**Objective**. Print the lines beginning with the one that contains "Write part 3" and ending with the one that contains "return housing + red + key", exactly, both included, and no other lines.

**Information given**.
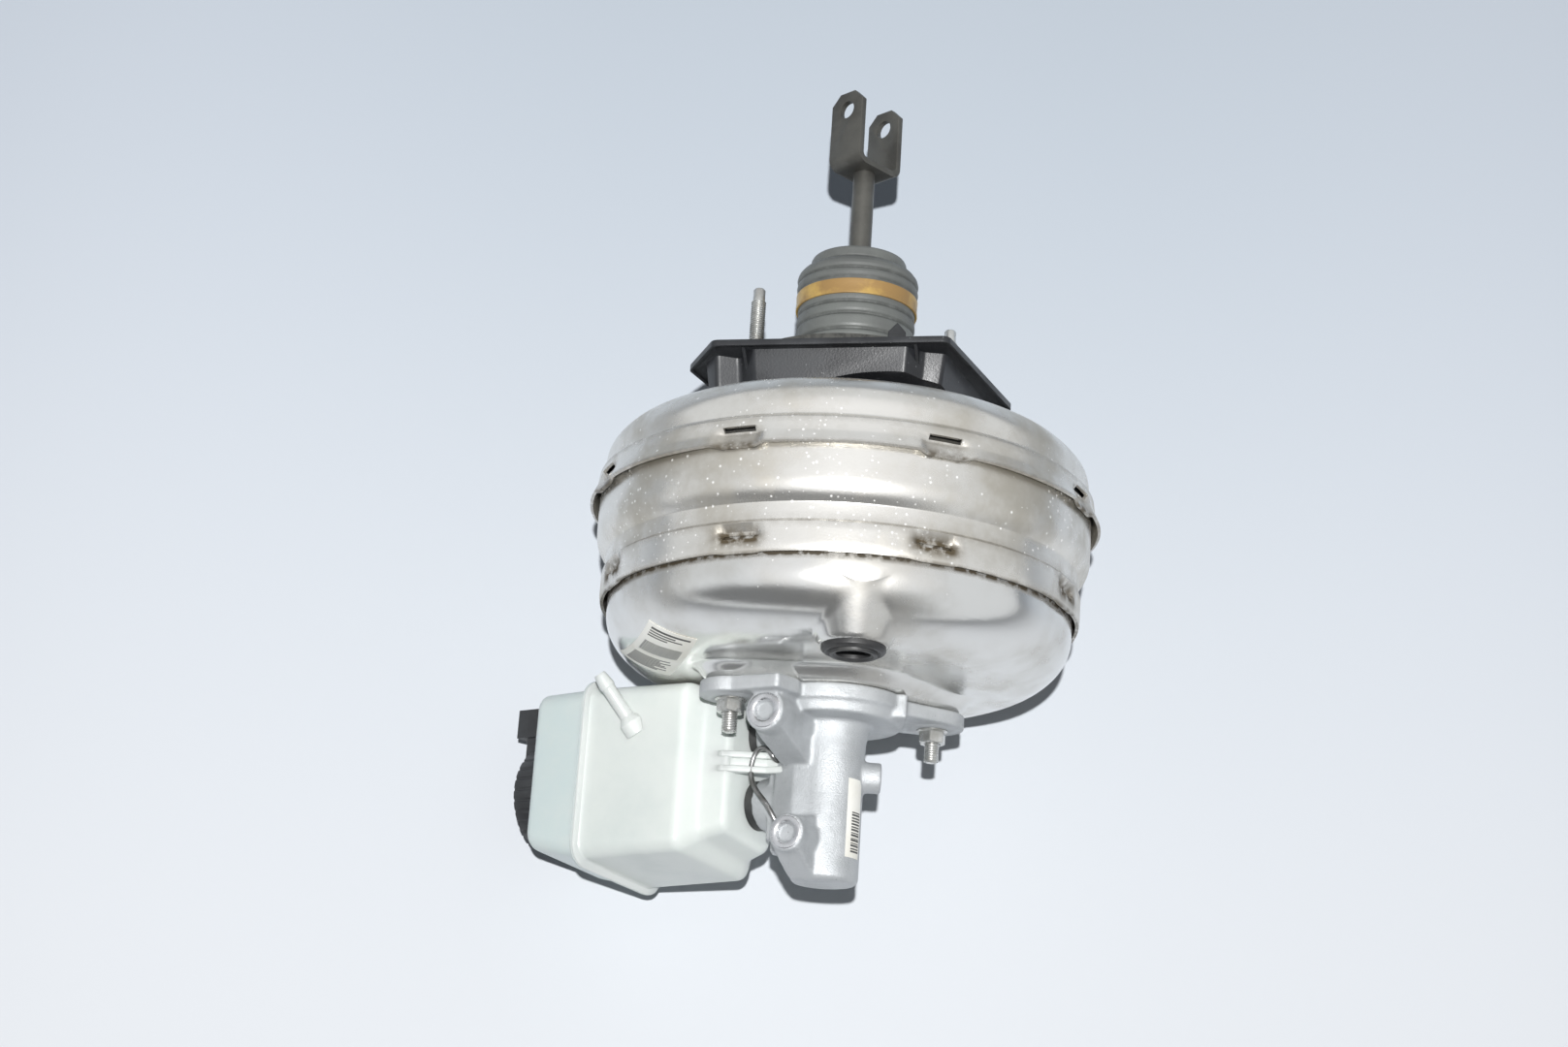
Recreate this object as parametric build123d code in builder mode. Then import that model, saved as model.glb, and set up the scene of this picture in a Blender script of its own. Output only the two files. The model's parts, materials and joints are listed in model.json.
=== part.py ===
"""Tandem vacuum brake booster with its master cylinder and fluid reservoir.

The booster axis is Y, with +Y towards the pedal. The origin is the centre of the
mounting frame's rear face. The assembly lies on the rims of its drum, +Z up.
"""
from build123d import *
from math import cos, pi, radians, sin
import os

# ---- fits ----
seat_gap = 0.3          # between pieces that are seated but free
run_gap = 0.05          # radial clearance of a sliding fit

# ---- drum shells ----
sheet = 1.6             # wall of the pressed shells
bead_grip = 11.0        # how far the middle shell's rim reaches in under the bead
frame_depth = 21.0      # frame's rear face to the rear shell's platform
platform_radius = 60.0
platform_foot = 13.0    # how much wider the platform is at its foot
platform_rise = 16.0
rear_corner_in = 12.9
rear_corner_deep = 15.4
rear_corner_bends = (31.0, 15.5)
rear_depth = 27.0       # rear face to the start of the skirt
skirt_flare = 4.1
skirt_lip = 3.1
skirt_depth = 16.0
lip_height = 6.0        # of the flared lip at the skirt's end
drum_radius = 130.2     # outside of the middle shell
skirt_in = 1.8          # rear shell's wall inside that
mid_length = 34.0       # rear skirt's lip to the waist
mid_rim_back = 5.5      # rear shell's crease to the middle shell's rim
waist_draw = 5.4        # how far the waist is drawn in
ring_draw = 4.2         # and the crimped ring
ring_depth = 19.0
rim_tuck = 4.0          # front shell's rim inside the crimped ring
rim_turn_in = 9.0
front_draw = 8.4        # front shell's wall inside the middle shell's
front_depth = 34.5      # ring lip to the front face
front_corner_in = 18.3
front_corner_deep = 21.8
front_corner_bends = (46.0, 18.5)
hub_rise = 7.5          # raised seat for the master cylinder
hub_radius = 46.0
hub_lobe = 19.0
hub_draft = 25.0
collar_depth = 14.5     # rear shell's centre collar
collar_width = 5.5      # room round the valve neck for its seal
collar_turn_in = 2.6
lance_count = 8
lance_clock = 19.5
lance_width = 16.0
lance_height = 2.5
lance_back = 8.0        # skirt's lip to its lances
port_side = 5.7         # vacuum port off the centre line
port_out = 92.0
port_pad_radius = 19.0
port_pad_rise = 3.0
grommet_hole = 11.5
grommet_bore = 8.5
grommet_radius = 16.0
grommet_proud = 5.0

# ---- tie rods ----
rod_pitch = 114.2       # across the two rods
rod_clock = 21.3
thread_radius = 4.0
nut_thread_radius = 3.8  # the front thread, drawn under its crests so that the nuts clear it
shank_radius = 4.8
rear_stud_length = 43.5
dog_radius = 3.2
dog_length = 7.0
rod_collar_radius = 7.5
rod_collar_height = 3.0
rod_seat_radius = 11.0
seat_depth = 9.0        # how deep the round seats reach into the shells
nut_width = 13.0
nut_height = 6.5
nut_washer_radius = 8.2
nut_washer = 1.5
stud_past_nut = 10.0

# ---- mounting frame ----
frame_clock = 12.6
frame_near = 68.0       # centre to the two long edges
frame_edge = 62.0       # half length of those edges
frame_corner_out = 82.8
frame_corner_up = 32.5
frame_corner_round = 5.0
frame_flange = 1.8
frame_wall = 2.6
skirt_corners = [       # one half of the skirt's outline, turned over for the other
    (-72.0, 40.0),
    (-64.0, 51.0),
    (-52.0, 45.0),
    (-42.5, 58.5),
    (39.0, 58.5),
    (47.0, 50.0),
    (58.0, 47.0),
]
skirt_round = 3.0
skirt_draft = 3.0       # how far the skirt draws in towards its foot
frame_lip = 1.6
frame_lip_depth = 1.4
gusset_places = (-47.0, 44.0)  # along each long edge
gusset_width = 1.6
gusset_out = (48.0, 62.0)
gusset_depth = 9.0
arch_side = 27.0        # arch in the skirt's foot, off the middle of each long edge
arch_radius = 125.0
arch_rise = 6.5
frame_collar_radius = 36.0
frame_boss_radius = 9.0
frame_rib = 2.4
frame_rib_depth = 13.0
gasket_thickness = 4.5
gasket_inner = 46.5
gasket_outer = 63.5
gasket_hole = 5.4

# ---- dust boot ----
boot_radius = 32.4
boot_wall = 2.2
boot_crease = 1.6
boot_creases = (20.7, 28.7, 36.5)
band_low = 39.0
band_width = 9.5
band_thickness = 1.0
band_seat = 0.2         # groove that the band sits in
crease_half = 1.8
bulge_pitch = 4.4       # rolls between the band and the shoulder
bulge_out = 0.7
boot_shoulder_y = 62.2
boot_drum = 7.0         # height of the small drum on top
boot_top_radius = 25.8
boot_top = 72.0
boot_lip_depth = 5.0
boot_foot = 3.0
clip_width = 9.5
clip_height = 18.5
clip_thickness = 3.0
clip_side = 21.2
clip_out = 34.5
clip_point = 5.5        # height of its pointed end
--
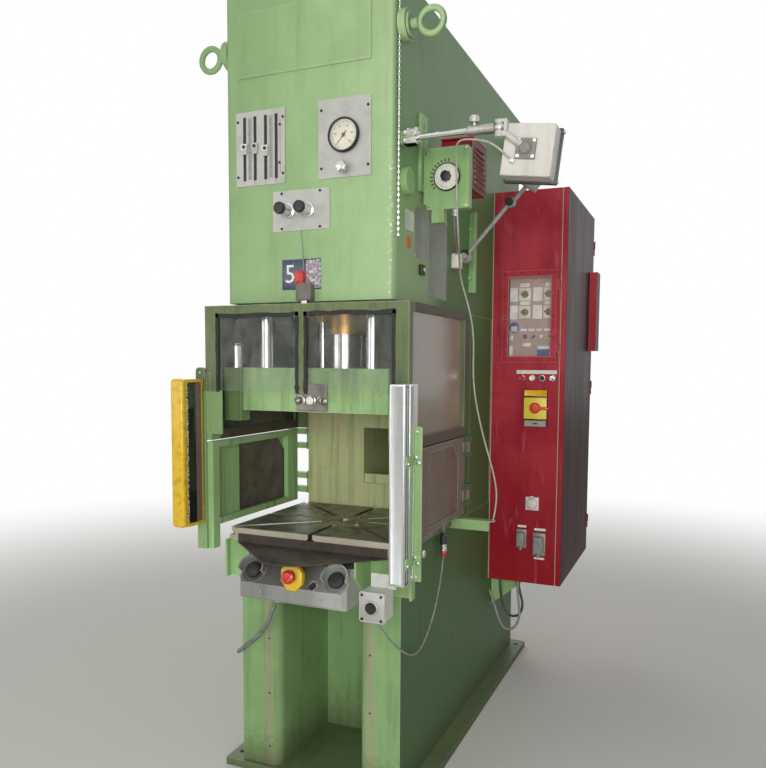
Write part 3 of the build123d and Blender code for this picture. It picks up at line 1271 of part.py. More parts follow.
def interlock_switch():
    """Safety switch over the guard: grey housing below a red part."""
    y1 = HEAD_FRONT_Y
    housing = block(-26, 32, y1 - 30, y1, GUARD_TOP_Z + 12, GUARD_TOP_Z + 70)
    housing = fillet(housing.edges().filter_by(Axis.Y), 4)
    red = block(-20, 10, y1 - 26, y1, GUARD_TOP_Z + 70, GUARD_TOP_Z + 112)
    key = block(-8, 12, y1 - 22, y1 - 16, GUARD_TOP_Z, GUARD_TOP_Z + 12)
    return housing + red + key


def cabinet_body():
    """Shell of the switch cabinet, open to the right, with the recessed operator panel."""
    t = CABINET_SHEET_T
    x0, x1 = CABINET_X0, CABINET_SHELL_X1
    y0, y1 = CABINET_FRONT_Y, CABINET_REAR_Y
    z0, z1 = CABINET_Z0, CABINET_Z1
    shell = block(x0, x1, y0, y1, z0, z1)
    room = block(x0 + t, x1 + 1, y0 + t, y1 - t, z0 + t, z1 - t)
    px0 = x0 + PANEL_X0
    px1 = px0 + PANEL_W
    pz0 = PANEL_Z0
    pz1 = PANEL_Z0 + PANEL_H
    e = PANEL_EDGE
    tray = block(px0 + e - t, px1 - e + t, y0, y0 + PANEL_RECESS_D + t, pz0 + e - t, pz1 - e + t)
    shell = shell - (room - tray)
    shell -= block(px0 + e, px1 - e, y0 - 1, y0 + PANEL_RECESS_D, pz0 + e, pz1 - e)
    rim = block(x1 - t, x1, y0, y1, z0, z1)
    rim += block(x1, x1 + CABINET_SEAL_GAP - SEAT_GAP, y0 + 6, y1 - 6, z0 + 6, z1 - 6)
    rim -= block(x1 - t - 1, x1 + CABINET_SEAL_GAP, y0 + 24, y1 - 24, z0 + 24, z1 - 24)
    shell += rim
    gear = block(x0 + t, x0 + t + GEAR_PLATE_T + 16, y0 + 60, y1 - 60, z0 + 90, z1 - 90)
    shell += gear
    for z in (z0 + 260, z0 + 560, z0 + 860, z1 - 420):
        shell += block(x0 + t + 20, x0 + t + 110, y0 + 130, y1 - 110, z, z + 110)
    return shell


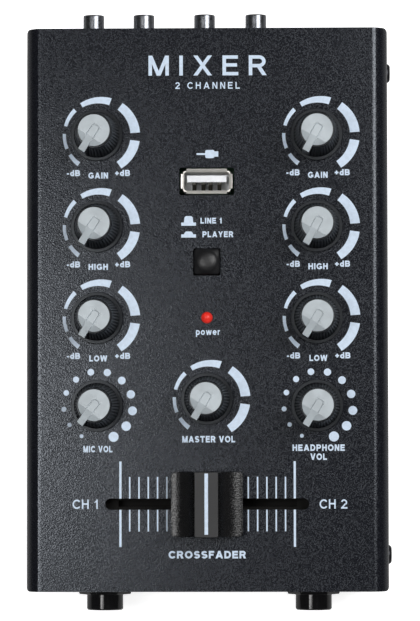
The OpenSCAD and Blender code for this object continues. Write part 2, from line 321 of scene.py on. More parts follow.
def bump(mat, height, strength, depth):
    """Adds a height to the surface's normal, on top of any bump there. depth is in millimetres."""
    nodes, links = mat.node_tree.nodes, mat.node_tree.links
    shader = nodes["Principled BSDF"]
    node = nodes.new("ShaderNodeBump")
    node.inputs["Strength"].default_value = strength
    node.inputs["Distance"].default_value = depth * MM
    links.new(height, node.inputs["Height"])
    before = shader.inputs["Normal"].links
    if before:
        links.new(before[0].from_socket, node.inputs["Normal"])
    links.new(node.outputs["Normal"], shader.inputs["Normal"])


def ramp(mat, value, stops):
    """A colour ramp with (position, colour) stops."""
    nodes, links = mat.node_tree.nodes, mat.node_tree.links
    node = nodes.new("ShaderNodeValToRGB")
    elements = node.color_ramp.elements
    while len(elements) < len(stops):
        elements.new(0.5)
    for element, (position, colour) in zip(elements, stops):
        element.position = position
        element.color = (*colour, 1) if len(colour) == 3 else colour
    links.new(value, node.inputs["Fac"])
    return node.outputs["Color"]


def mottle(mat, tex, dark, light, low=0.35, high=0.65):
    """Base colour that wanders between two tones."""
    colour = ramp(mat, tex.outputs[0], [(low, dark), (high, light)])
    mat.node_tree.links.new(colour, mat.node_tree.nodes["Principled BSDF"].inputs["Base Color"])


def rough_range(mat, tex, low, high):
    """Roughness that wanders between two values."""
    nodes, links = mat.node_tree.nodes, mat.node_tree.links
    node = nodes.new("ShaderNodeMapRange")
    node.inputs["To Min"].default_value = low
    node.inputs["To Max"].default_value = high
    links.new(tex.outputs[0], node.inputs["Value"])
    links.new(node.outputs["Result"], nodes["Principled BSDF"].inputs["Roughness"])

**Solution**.
Write part 3 of the build123d and Blender code for this picture. It picks up at line 1271 of part.py. More parts follow.
def interlock_switch():
    """Safety switch over the guard: grey housing below a red part."""
    y1 = HEAD_FRONT_Y
    housing = block(-26, 32, y1 - 30, y1, GUARD_TOP_Z + 12, GUARD_TOP_Z + 70)
    housing = fillet(housing.edges().filter_by(Axis.Y), 4)
    red = block(-20, 10, y1 - 26, y1, GUARD_TOP_Z + 70, GUARD_TOP_Z + 112)
    key = block(-8, 12, y1 - 22, y1 - 16, GUARD_TOP_Z, GUARD_TOP_Z + 12)
    return housing + red + key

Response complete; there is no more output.